February 20, 2008 / 1:22 PM / 11 years ago

Canadian dollar follows oil prices to higher close

TORONTO (Reuters) - The Canadian dollar rose against the U.S. dollar on Wednesday as record high oil prices helped it bounce off a one-month low while dovish minutes from a U.S. Federal Reserve meeting added to the rise.

A Canadian one dollar coin, also know as a loonie, is shown in Montreal, April 28, 2006. REUTERS/Shaun Best

Domestic bond prices slipped on the short end of the curve as investors felt comfortable moving into riskier investments like equities.

The Canadian dollar closed at C$1.0130 to the U.S. dollar, or 98.72 U.S. cents, up from C$1.0171 to the U.S. dollar, or 98.32 U.S. cents, at Tuesday’s close.

Lofty oil prices, a weaker greenback and Fed minutes that warned of more risks to U.S. economic growth joined forces to help lift the Canadian dollar from a session low of C$1.0199 to the U.S. dollar, or 98.05 U.S. cents.

Canada is a major energy producer and exporter and the currency often follows the direction of oil prices, which rose on Wednesday to a record high of $101.32 a barrel.

“The U.S. dollar sold off across the board,” said David Powell, currency analyst at IDEAglobal in New York. “Plus the rise in oil has helped (the Canadian dollar) but it’s really something being seen across the market.”

Powell also said the minutes from the Fed’s most recent policy-setting meeting, which lowered its growth forecast for 2008, added momentum to the greenback’s slide.

The late-day rally in the Canadian dollar fell short of sending the currency through its overnight high of C$1.0106, or 98.95 U.S. cents, when overseas investors reacted to the rise in oil prices on Tuesday.

Economic data released during the session had little impact on the currency as investors awaited domestic December retail sales data, due on Friday, since it will offer some insight as to how resilient consumer demand is going to be in 2008.

Canada’s composite leading indicator unexpectedly climbed 0.2 percent in January, while another report showed foreigners returned to Canada’s stock market in December after four months of decline.


With no key domestic data to consider, Canadian bond prices largely followed the move in the bigger U.S. Treasury market, slipping on the short end of the curve and eking out a gain on the long end.

The two-year bond fell 8 Canadian cents to C$101.88 to yield 3.151 percent. The 10-year bond rose 2 Canadian cents to C$100.55 to yield 3.928 percent.

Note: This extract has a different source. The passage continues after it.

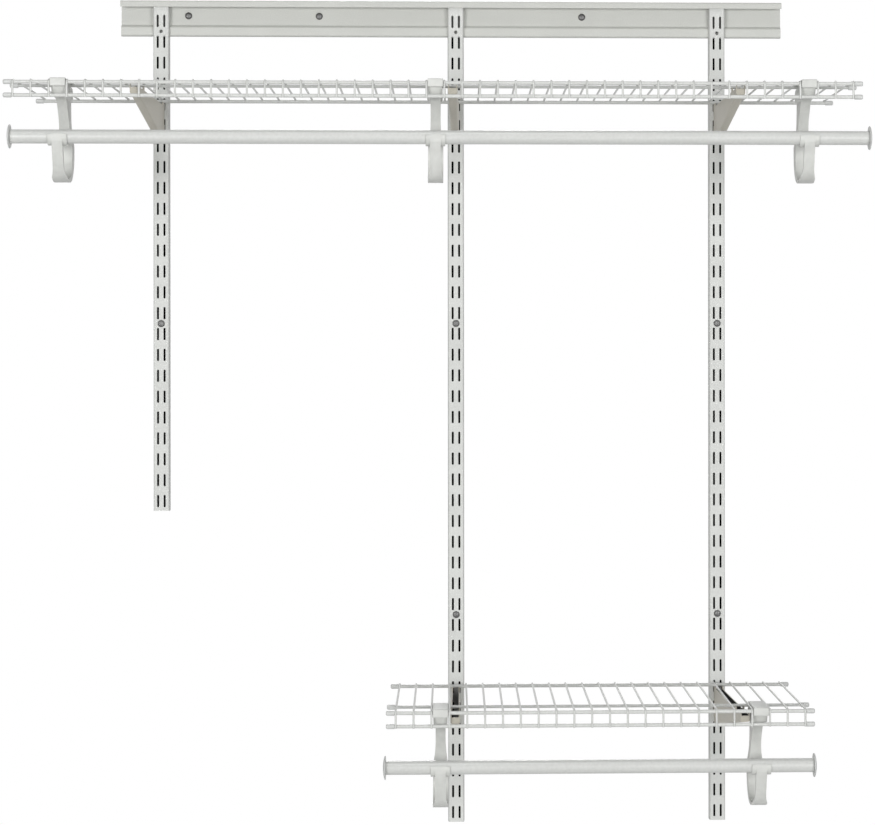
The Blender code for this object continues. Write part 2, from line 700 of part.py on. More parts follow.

The yield spread between the two- and 10-year bond was 77.7 basis points, down from 81.6 basis points at the previous close.

The 30-year bond gained 32 Canadian cents to C$112.32 to yield 4.259 percent. In the United States, the 30-year treasury yielded 4.605 percent.

The three-month when-issued T-bill yielded 3.25 percent, unchanged from the previous close.